In Laos, we visited my father’s side of the family. The Hmong villages in the countryside of Laos were more well off than those in Thailand (probably since Hmong people have been there longer overall than in Thailand). See my post about Thailand here if you missed it. The Hmong homes in Laos were cement and there were even tile flooring in some homes! The very poor still lived in huts with thatched roofs but the majority had more stable homes. Running water was available even though it was only cold water and they had outhouses!

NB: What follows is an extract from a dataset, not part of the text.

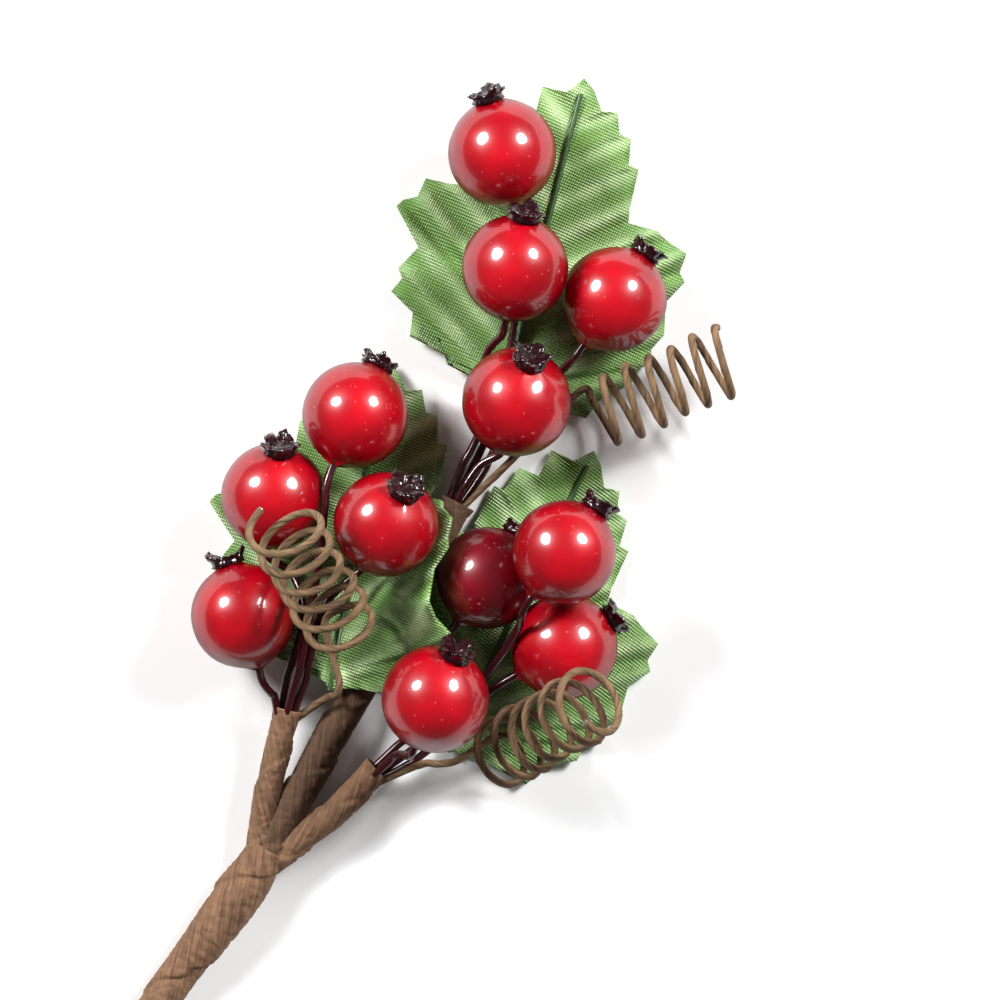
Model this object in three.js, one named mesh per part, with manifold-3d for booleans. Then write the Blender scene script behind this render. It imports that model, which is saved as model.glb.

On the other hand, the food was more weird and varied… with some things that even makes ME cringe, and I RARELY ever cringe at food. While we were eating at a little street restaurant, 2 kids came by to beg for money, a boy and his sister, probably both around 8-10 years old. Our relatives told us not to give the kids money and told us that their parents were both opium addicts and that any money they collect are given to the parents to buy opium. We gave them food instead. It was so sad! Opium addiction is so common in the Hmong here in SE Asia. I even saw an elderly lady probably in her 80’s lying across the dirt road; I thought she was dead! But my cousin told me that she is just unconscious from too much opium and should be getting up soon to continue on going home… They instructed us to just walk around her.

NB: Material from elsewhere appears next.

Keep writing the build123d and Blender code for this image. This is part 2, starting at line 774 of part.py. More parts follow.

We bathed in the river and slept on the floor. There was mosquito netting hung over the placemats to prevent bites while we slept. It was weird trying to fall asleep to the chirping of crickets and distant barkings of stray dogs.
Again, as mentioned in my Thailand post, everywhere I go, one of my main interest is the children. In one of the pictures below is a little boy with a basket full of sticks which he cut up himself to sell at the supermarket so he can buy candy for him and his brothers. And yes, those are some foot long knives in their hands… People would be calling CPS if it was America. But these kids are so mature and resourceful.
I really wanted to visit Vientiane and see some city aspects of Laos but our stay in the village was extended when my uncle decided he wanted to kill a water buffalo and throw a village feast… So bye-bye to the town and hello to more river bathing. I did enjoy seeing how the Hmong residents lived… and as always when visiting areas such as this, it opens my eyes to the things I take for granted like toilet paper, soap, band-aids, toothpaste, and especially air conditioning. I can’t imagine living without air conditioning….I’d never wish that on anyone.